If something feels too good to be true, it probably is.

Wallet Safety and Burner Wallet Basics

Never use your main crypto wallet for faucets. Instead, create a burner wallet—a separate wallet used only for faucets and low-risk activities.

This protects your primary holdings if you accidentally interact with a malicious site. Most popular wallet providers let you create multiple wallets easily.

Free Tools to Verify Faucet Legitimacy

Before trusting a faucet:

  • Check blockchain explorers: Look up the faucet’s wallet address to see if payouts are actually being sent
  • Read community reviews: Crypto subreddits and forums often have threads discussing which faucets pay and which don’t
  • Start small: Test with minimal time investment before committing hours

Platforms that have operated consistently for years—like FaucetWorld, which has been running for over 7 years—tend to be safer bets than newly launched sites with unverifiable track records.


The Bottom Line

Crypto faucets are a learning tool, not an income source.

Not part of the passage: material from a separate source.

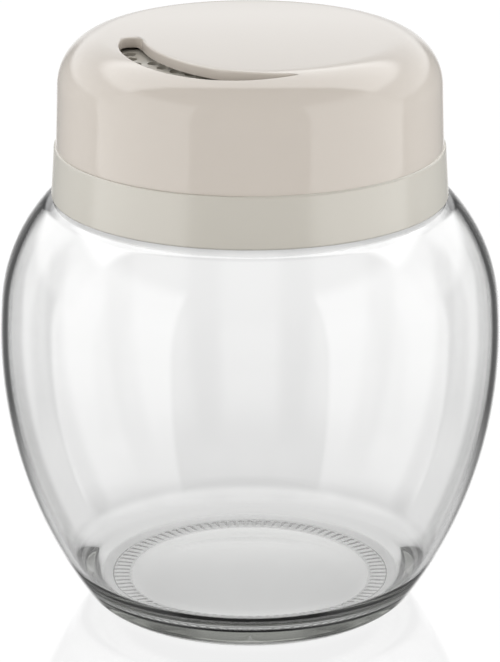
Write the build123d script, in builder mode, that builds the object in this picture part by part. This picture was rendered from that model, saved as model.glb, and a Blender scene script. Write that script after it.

If you value your time at anything close to minimum wage, pure earning-focused faucet grinding doesn’t make financial sense. The math is clear: a few dollars per week for hours of effort.

But if your goal is different—getting comfortable with wallets, practicing transactions, or accumulating tiny amounts of crypto without spending money—faucets can serve that purpose.

Ask yourself:

  • What am I actually trying to learn or accomplish?
  • How much is my time worth to me?
  • Could I achieve the same goal faster another way?

Your answers will tell you whether faucets belong in your crypto journey—or whether they’re just a distraction from more productive paths forward.

This article is for educational purposes only and does not constitute financial advice. Cryptocurrency investments carry risk, and you should never invest more than you can afford to lose.